* WHAT YOU SHOULD DO *
Exact repetition of every entry is required.

* ROWS *
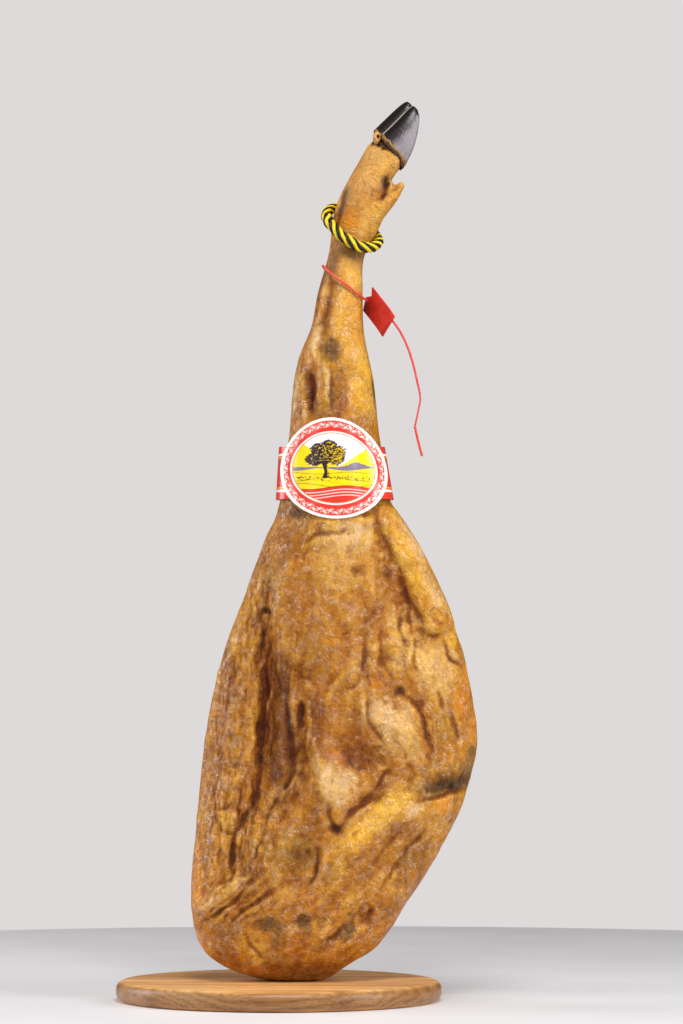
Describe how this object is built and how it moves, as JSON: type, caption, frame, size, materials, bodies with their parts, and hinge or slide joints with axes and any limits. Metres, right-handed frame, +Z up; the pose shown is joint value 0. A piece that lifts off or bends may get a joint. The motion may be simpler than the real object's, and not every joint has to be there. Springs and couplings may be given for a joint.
{
  "type": "cured ham",
  "caption": "Whole dry-cured ham with its foot, upright on a round wooden board, with a paper sleeve, a twisted rope loop and a plastic seal.",
  "frame": {"origin": "centre of the board's underside", "axes": "+Z up along the ham, -Y out of the cut meat side, +X towards the side that the foot bends to"},
  "size_m": [0.3496, 0.315, 0.8716],
  "materials": {
    "board_wood": "oiled",
    "cured_skin": "greasy sheen",
    "claw_horn": "polished horn",
    "label_paper": "coated paper",
    "rope_fibre": "twisted",
    "whipping_twine": "waxed",
    "seal_plastic": "moulded"
  },
  "bodies": {
    "root": {"board": "board_wood", "ham": "cured_skin", "claw_front": "claw_horn", "claw_back": "claw_horn", "label_sleeve": "label_paper", "rope_loop": "rope_fibre", "rope_whipping": "whipping_twine", "seal_strap": "seal_plastic", "seal_tail": "seal_plastic", "seal_tail_end": "seal_plastic", "seal_tag": "seal_plastic"}
  },
  "joints": []
}
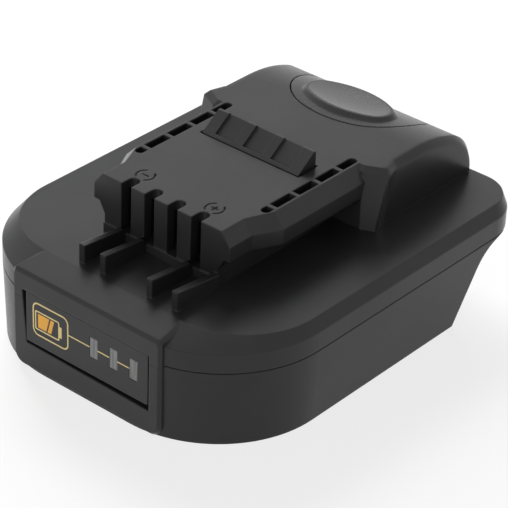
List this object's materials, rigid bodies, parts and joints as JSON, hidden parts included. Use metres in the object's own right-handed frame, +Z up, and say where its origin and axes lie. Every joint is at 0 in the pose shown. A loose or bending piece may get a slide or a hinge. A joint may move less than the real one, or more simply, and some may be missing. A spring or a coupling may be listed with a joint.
{
  "type": "tool battery adapter",
  "caption": "Black slide-on battery adapter with a railed terminal tower, a latch wedge, a round release button and a charge gauge on its front.",
  "frame": {"origin": "on the floor, under the middle of the adapter's outer box", "axes": "+Z up, +Y towards the rear with the release button, +X to the right seen from the front; the front with the charge gauge faces -Y"},
  "size_m": [0.078, 0.096, 0.0408],
  "materials": {
    "housing": "satin black, finely textured",
    "control": "satin black",
    "carrier": "plain black",
    "lens": "milky, slightly see-through",
    "insulator": "plain black",
    "contact": "nickel plated",
    "copper": "bare copper",
    "board": "green solder mask",
    "link": "amber film",
    "lamp": "clear",
    "component": "moulded black",
    "can": "drawn can",
    "spring_steel": "drawn wire",
    "screw_steel": "black zinc"
  },
  "bodies": {
    "housing": {"upper_shell": "housing", "lower_shell": "housing", "contact_block": "insulator", "bay_contact_block": "insulator", "tower_contact_1": "contact", "tower_contact_2": "contact", "tower_contact_3": "contact", "tower_contact_4": "contact", "bay_blade_1": "contact", "bay_blade_2": "contact", "bay_blade_3": "contact", "bay_blade_4": "contact", "bay_blade_5": "contact", "positive_strap": "copper", "negative_strap": "copper", "control_board": "board", "indicator_board": "board", "board_link": "link", "indicator_led_left": "lamp", "indicator_led_middle": "lamp", "indicator_led_right": "lamp", "voltage_regulator": "component", "switch_body": "component", "filter_capacitor": "can", "release_spring_left": "spring_steel", "release_spring_right": "spring_steel", "housing_screws": "screw_steel"},
    "release": {"release_button": "control", "latch_wedge": "control", "latch_carrier": "carrier"},
    "flap": {"gauge_flap": "housing", "light_pipe_left": "lens", "light_pipe_middle": "lens", "light_pipe_right": "lens"},
    "plunger": {"switch_plunger": "component"}
  },
  "joints": [
    {"name": "release_press", "type": "slide", "parent": "housing", "child": "release", "axis": [0, 0, -1], "range_m": [0, 0.004], "stiffness_N_per_m": 1500, "springref_m": -0.002, "deforming": ["release_spring_left", "release_spring_right"]},
    {"name": "flap_press", "type": "hinge", "parent": "housing", "child": "flap", "pos_m": [0, -0.046, 0.0189], "axis": [1, 0, 0], "range_deg": [0, 2.5], "stiffness_Nm_per_rad": 0.5},
    {"name": "plunger_press", "type": "slide", "parent": "housing", "child": "plunger", "axis": [0, 1, 0], "range_m": [0, 0.0003]}
  ],
  "couplings": [
    {"joint": "plunger_press", "follows": "flap_press", "m_per_rad": 0.0055}
  ]
}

* TASK SOLUTION *
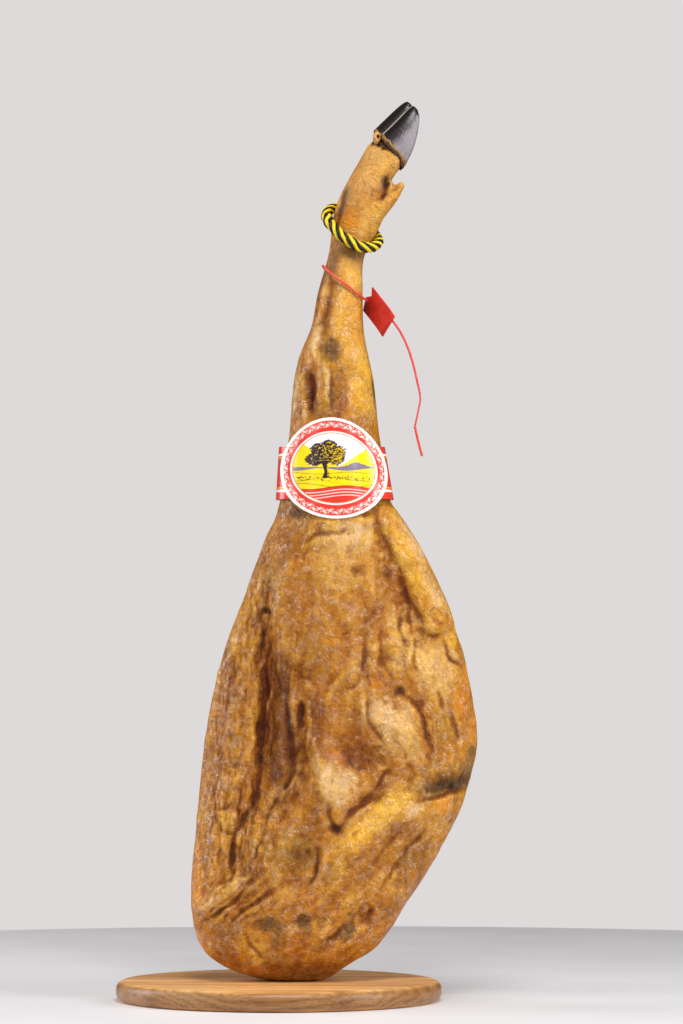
Describe how this object is built and how it moves, as JSON: type, caption, frame, size, materials, bodies with their parts, and hinge or slide joints with axes and any limits. Metres, right-handed frame, +Z up; the pose shown is joint value 0. A piece that lifts off or bends may get a joint. The motion may be simpler than the real object's, and not every joint has to be there. Springs and couplings may be given for a joint.
{
  "type": "cured ham",
  "caption": "Whole dry-cured ham with its foot, upright on a round wooden board, with a paper sleeve, a twisted rope loop and a plastic seal.",
  "frame": {"origin": "centre of the board's underside", "axes": "+Z up along the ham, -Y out of the cut meat side, +X towards the side that the foot bends to"},
  "size_m": [0.3496, 0.315, 0.8716],
  "materials": {
    "board_wood": "oiled",
    "cured_skin": "greasy sheen",
    "claw_horn": "polished horn",
    "label_paper": "coated paper",
    "rope_fibre": "twisted",
    "whipping_twine": "waxed",
    "seal_plastic": "moulded"
  },
  "bodies": {
    "root": {"board": "board_wood", "ham": "cured_skin", "claw_front": "claw_horn", "claw_back": "claw_horn", "label_sleeve": "label_paper", "rope_loop": "rope_fibre", "rope_whipping": "whipping_twine", "seal_strap": "seal_plastic", "seal_tail": "seal_plastic", "seal_tail_end": "seal_plastic", "seal_tag": "seal_plastic"}
  },
  "joints": []
}
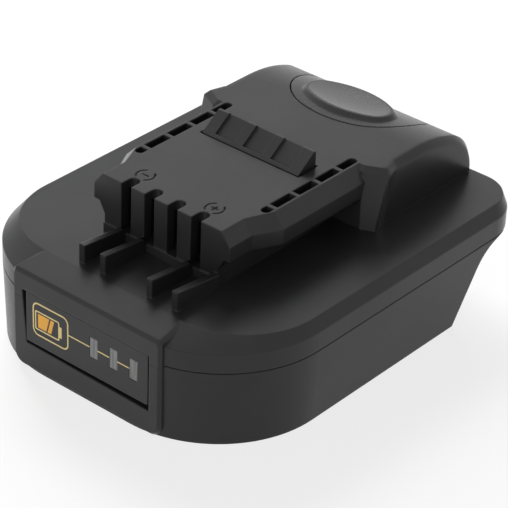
List this object's materials, rigid bodies, parts and joints as JSON, hidden parts included. Use metres in the object's own right-handed frame, +Z up, and say where its origin and axes lie. Every joint is at 0 in the pose shown. A loose or bending piece may get a slide or a hinge. A joint may move less than the real one, or more simply, and some may be missing. A spring or a coupling may be listed with a joint.
{
  "type": "tool battery adapter",
  "caption": "Black slide-on battery adapter with a railed terminal tower, a latch wedge, a round release button and a charge gauge on its front.",
  "frame": {"origin": "on the floor, under the middle of the adapter's outer box", "axes": "+Z up, +Y towards the rear with the release button, +X to the right seen from the front; the front with the charge gauge faces -Y"},
  "size_m": [0.078, 0.096, 0.0408],
  "materials": {
    "housing": "satin black, finely textured",
    "control": "satin black",
    "carrier": "plain black",
    "lens": "milky, slightly see-through",
    "insulator": "plain black",
    "contact": "nickel plated",
    "copper": "bare copper",
    "board": "green solder mask",
    "link": "amber film",
    "lamp": "clear",
    "component": "moulded black",
    "can": "drawn can",
    "spring_steel": "drawn wire",
    "screw_steel": "black zinc"
  },
  "bodies": {
    "housing": {"upper_shell": "housing", "lower_shell": "housing", "contact_block": "insulator", "bay_contact_block": "insulator", "tower_contact_1": "contact", "tower_contact_2": "contact", "tower_contact_3": "contact", "tower_contact_4": "contact", "bay_blade_1": "contact", "bay_blade_2": "contact", "bay_blade_3": "contact", "bay_blade_4": "contact", "bay_blade_5": "contact", "positive_strap": "copper", "negative_strap": "copper", "control_board": "board", "indicator_board": "board", "board_link": "link", "indicator_led_left": "lamp", "indicator_led_middle": "lamp", "indicator_led_right": "lamp", "voltage_regulator": "component", "switch_body": "component", "filter_capacitor": "can", "release_spring_left": "spring_steel", "release_spring_right": "spring_steel", "housing_screws": "screw_steel"},
    "release": {"release_button": "control", "latch_wedge": "control", "latch_carrier": "carrier"},
    "flap": {"gauge_flap": "housing", "light_pipe_left": "lens", "light_pipe_middle": "lens", "light_pipe_right": "lens"},
    "plunger": {"switch_plunger": "component"}
  },
  "joints": [
    {"name": "release_press", "type": "slide", "parent": "housing", "child": "release", "axis": [0, 0, -1], "range_m": [0, 0.004], "stiffness_N_per_m": 1500, "springref_m": -0.002, "deforming": ["release_spring_left", "release_spring_right"]},
    {"name": "flap_press", "type": "hinge", "parent": "housing", "child": "flap", "pos_m": [0, -0.046, 0.0189], "axis": [1, 0, 0], "range_deg": [0, 2.5], "stiffness_Nm_per_rad": 0.5},
    {"name": "plunger_press", "type": "slide", "parent": "housing", "child": "plunger", "axis": [0, 1, 0], "range_m": [0, 0.0003]}
  ],
  "couplings": [
    {"joint": "plunger_press", "follows": "flap_press", "m_per_rad": 0.0055}
  ]
}